Reproduce exactly the lines from the line with "door_sill();" through the line with "before = set(bpy.data.objects)", both included, and no other lines.

— BEGIN GIVEN INFORMATION —

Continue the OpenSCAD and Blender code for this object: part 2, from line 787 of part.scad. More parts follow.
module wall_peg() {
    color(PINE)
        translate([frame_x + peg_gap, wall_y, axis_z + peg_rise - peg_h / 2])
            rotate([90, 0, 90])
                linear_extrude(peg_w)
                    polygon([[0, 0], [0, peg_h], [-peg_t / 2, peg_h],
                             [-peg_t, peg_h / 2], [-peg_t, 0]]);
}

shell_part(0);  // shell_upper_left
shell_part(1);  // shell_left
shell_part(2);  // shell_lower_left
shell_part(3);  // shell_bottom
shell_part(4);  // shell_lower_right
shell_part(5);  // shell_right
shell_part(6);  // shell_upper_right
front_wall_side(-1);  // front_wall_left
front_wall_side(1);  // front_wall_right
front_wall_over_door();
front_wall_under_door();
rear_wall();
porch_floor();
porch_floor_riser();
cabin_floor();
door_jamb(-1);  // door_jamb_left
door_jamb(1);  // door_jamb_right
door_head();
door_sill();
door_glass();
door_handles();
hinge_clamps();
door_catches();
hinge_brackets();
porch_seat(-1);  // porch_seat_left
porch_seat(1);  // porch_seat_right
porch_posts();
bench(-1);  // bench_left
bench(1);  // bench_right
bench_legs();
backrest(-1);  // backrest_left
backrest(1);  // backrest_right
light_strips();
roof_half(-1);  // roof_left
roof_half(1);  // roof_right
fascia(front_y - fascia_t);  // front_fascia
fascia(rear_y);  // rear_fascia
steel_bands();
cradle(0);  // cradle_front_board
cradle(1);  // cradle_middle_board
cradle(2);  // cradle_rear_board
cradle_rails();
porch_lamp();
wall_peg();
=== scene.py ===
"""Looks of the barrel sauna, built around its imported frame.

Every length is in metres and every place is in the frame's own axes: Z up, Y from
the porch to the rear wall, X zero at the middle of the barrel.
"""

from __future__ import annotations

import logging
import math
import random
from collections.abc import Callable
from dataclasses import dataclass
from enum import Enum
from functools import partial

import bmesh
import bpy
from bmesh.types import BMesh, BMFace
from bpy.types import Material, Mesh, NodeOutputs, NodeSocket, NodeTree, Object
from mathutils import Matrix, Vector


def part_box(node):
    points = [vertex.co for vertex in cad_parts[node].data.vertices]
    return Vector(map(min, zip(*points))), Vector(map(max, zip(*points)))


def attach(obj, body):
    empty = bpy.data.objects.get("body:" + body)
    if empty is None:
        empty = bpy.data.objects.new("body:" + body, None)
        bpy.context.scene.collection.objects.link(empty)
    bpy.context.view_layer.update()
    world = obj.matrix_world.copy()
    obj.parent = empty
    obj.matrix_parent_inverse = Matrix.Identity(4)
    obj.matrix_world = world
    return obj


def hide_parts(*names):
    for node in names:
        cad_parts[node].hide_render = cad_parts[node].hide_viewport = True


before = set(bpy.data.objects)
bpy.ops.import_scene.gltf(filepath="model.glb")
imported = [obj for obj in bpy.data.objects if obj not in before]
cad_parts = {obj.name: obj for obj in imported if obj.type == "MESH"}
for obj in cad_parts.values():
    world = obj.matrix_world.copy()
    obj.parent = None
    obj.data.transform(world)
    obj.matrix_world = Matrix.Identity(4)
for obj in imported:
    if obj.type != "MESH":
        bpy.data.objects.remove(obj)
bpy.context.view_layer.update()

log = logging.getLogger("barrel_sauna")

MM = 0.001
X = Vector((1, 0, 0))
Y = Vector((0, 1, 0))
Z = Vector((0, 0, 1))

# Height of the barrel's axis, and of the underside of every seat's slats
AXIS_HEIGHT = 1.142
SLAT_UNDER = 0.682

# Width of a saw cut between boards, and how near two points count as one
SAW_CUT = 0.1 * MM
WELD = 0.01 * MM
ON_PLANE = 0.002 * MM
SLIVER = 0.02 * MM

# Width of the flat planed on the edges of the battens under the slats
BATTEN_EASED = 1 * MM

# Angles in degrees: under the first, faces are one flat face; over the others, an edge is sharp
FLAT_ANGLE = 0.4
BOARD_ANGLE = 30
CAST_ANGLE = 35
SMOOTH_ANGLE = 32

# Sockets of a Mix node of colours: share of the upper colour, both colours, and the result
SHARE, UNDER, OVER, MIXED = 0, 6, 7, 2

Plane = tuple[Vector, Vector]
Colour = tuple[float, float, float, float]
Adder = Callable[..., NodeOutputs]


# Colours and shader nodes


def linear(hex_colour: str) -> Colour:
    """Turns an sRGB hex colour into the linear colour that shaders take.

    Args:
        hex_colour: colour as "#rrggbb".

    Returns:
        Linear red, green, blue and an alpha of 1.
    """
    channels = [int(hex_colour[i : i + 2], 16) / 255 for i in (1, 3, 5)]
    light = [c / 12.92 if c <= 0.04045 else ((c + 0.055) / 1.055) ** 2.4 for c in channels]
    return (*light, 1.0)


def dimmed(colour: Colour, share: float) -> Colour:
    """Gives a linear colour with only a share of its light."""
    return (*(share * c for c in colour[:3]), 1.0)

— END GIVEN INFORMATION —

• **RESPONSE TO THE EXERCISE**:
door_sill();
door_glass();
door_handles();
hinge_clamps();
door_catches();
hinge_brackets();
porch_seat(-1);  // porch_seat_left
porch_seat(1);  // porch_seat_right
porch_posts();
bench(-1);  // bench_left
bench(1);  // bench_right
bench_legs();
backrest(-1);  // backrest_left
backrest(1);  // backrest_right
light_strips();
roof_half(-1);  // roof_left
roof_half(1);  // roof_right
fascia(front_y - fascia_t);  // front_fascia
fascia(rear_y);  // rear_fascia
steel_bands();
cradle(0);  // cradle_front_board
cradle(1);  // cradle_middle_board
cradle(2);  // cradle_rear_board
cradle_rails();
porch_lamp();
wall_peg();
=== scene.py ===
"""Looks of the barrel sauna, built around its imported frame.

Every length is in metres and every place is in the frame's own axes: Z up, Y from
the porch to the rear wall, X zero at the middle of the barrel.
"""

from __future__ import annotations

import logging
import math
import random
from collections.abc import Callable
from dataclasses import dataclass
from enum import Enum
from functools import partial

import bmesh
import bpy
from bmesh.types import BMesh, BMFace
from bpy.types import Material, Mesh, NodeOutputs, NodeSocket, NodeTree, Object
from mathutils import Matrix, Vector


def part_box(node):
    points = [vertex.co for vertex in cad_parts[node].data.vertices]
    return Vector(map(min, zip(*points))), Vector(map(max, zip(*points)))


def attach(obj, body):
    empty = bpy.data.objects.get("body:" + body)
    if empty is None:
        empty = bpy.data.objects.new("body:" + body, None)
        bpy.context.scene.collection.objects.link(empty)
    bpy.context.view_layer.update()
    world = obj.matrix_world.copy()
    obj.parent = empty
    obj.matrix_parent_inverse = Matrix.Identity(4)
    obj.matrix_world = world
    return obj


def hide_parts(*names):
    for node in names:
        cad_parts[node].hide_render = cad_parts[node].hide_viewport = True


before = set(bpy.data.objects)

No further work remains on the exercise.